The Third Part of the World
Monsieur Ichihara
Emma meets François at an airport in France. He is an astronomer who studies the phenomenon of black holes, and Emma finds herself immediately taken with him. Their romance flourishes during a stay in the countryside. But one day, François disappears on a bicycle ride. Left alone in a big house, Emma becomes afraid and returns to Paris to continue her life as a real estate agent. Soon after, François' brother Michel contacts her and together they try to solve the mystery of François' disappearance. But when he encounters Emma, Michel begins to transform into a ghost.

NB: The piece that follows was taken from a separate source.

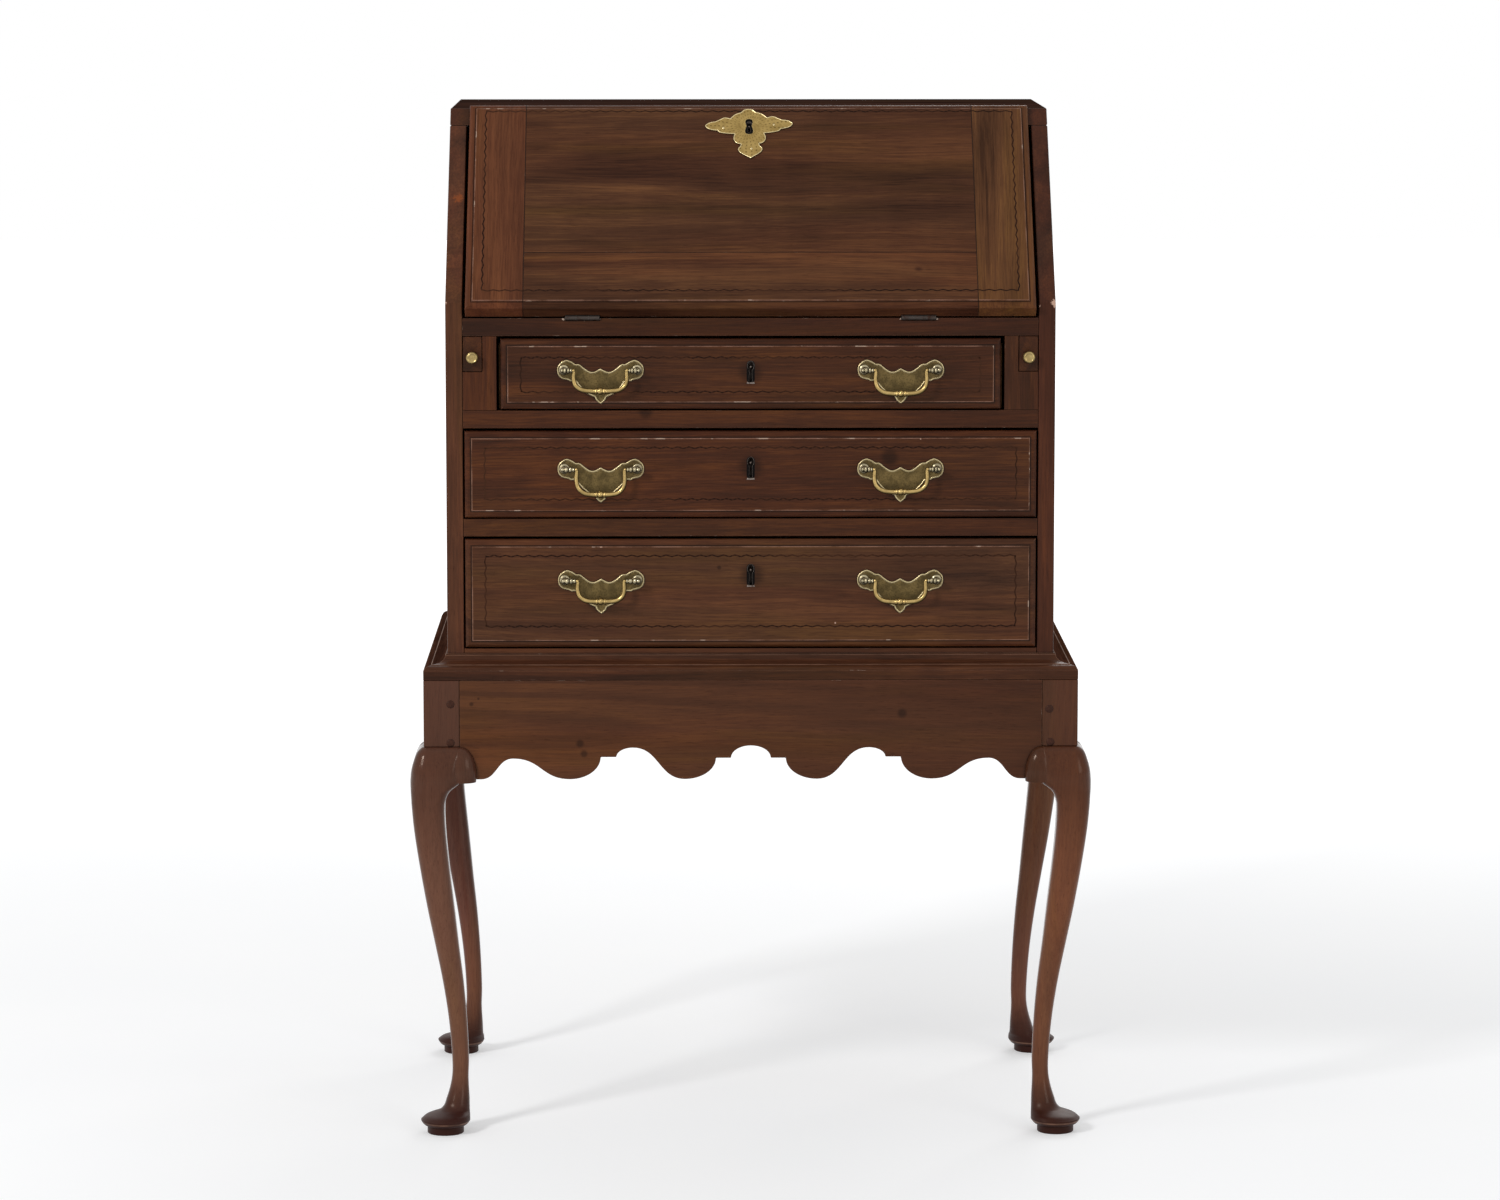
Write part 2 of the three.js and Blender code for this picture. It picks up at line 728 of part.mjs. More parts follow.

Emma slowly begins to realize she possesses a frightening power that she was not aware of.
Fear and Trembling
Monsieur Unaji
Amélie, a young Belgian woman, having spent her childhood in Japan, decides to return to live there and tries to integrate in the Japanese society. She is determined to be a "real Japanese" before her year contract runs out, though it precisely this determination that is incompatable with Japanese humility. Though she is hired for a choice position as a translator at an import/export firm, her inability to understand Japanese cultural norms results in increasingly humiliating demotions. Though Amelie secretly adulates her, her immediate supervisor takes sadistic pleasure in belittling her all along. She finally manages to break Amelie's will by making her the bathroom attendant, and is delighted when Amelie tells her the she will not renew her contract. Amelie realizes that she is finally a real Japanese when she enters the company president's office "with fear and trembling," which could only be possible because her determination was broken by Miss Fubuki's systematic torture.
Land of the Singing Dog
Japanese Yan Dedet's Land of the Singing Dog concerns a musicologist, Toyo Mahiru (Gen Shimaoka), and his wife, Yoshiko (Katsuo Nakamura), who travel to a remote French village because Toyo has heard there is a citizen of the village that owns a singing dog. As the childless pair humorously adjust to their new surroundings, they soon spend more time concentrating on conceiving than in searching for the talented canine. The subdued, reflective Land of the Singing Dog was screened as part of the Director's Fortnight at the 2002 Cannes Film Festival.